The Fragmentation Paradox
Bluefield has long advocated for utility consolidation as a pathway to greater operational efficiencies, improved access to capital, expanded technical capacity, and more reliable service. This applies regardless of buyer type, whether municipal, investor-owned, or cooperative. Yet cybersecurity introduces a paradox: this fragmentation, often seen as a barrier to efficiency, is an unintended defensive barrier to cascading cyber threats from one asset to another.
The U.S. election system offers an analogy. Its own complexity and decentralization make it difficult to attack at scale—there’s no central ballot box, no uniform software platform, and no single attack surface to compromise. Water is similarly fragmented—more than 49,000 drinking water utilities and 23,000 wastewater systems create a seemingly natural moat. For adversaries, this diversity can limit potential for widespread, synchronized disruption.
But fragmentation is not a strategy. The sector cannot rely on structural complexity for protection while simultaneously pursuing modernization, standardization, and interoperability needed for long-term resilience.
A Global Challenge: Eastern Europe Is on the Front Lines
Poland’s recent experience shows where the global water sector is headed.

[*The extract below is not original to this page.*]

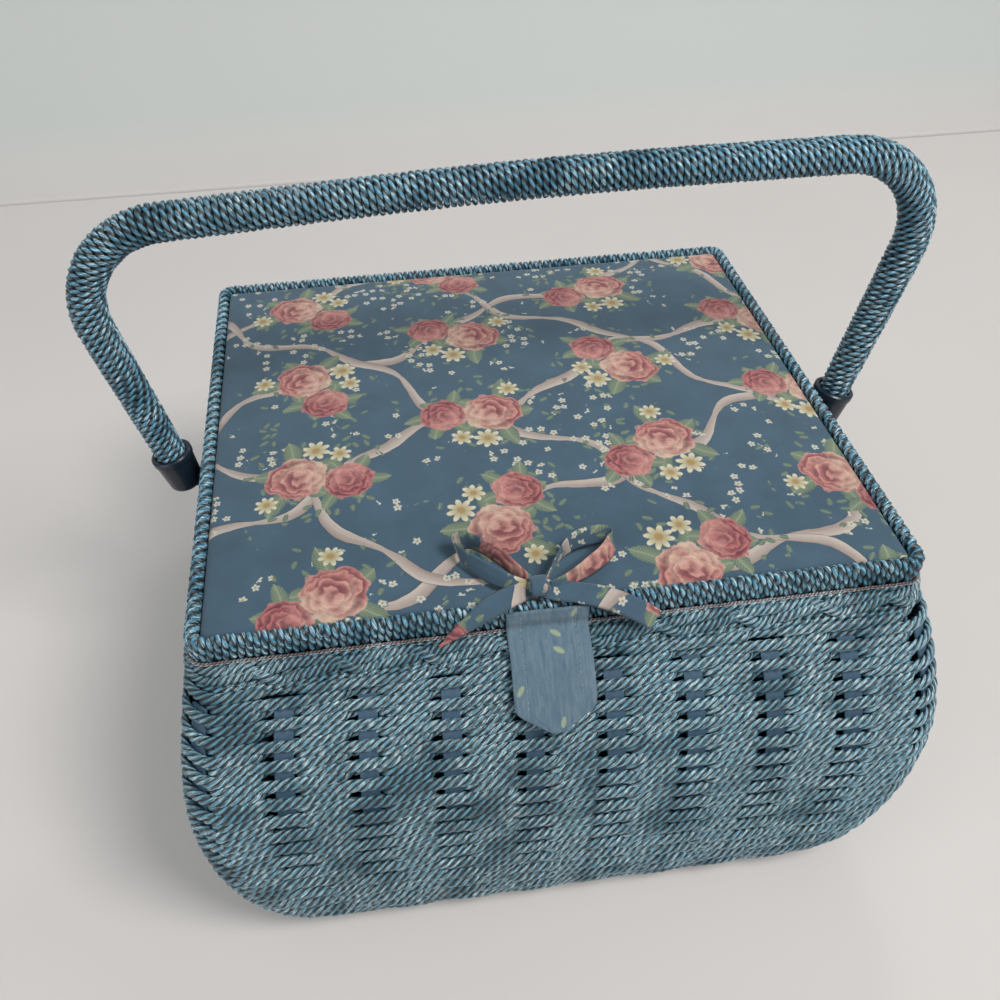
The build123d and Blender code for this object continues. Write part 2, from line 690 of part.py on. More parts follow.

Polish utilities now face roughly 300 cyber intrusion attempts per day. In 2025 alone, multiple drinking water and wastewater facilities were targeted. The national response has been swift: more than US$1 billion committed to cybersecurity, expansion of regulatory oversight from a few hundred utilities to over 10,000, and the creation of Europe’s first civilian-military cybersecurity operations center. Utilities themselves have launched a national information-sharing network to detect and respond to emerging threats more quickly. This is not a regional outlier. It’s an early signal of what increasingly interconnected water systems should expect.
The question is no longer whether to modernize, but rather how to modernize safely and at scale.
Every Strategic Decision Now Carries a Cyber Dimension
The water sector sits at an inflection point. Its most urgent need—modernization—meets its greatest vulnerability: an increasingly interconnected digital infrastructure. The question is no longer whether to modernize, but rather how to modernize securely and at scale. The implications touch every dimension of utility strategy:
- Technology adoption: Digitalization itself isn’t risky—digitalization without security foundations is. The return on investment (ROI) calculation for every new technology must now include cybersecurity infrastructure and ongoing monitoring costs.
- Capital allocation: Cybersecurity can no longer be an afterthought in capital planning. Investments in operational technology must be matched with investments in security architecture. This includes asset inventories, network segmentation, endpoint monitoring, patch management systems, and incident response capabilities.
- Vendor management: Each piece of equipment is a potential entry point. Procurement must require security standards, vulnerability management, and clear accountability for updates.
- Operational models: Shared services and regional cooperation may create efficiencies but also new attack surfaces. These models must distribute risk, not concentrate it.
- Workforce strategy: With operational staffing already constrained, the sector now needs cybersecurity competency as well. Regional security operations centers, managed services, and built-in cyber training will be essential.
In the closing section of Sandworm, one detail stuck with me: during emergency simulations in Long Island, New York, a team of electric utility staff found that a reliance on more traditional analog controls in an emergency isn’t just harder, it’s unfamiliar. Operators in today’s workforce, trained on digital technologies, no longer have experience to fall back on manual solutions. Furthermore, new hardware and equipment aren’t even designed to do so.
As such, we’ve seemed to have digitized past the point of easy retreat. Every connected device, delayed patch, and unchanged default password compounds the challenge. The water sector—vendors, utilities, integrators, and operators—must now act in concert, and quickly enough to outpace the looming threats that are not waiting for utilities to catch up.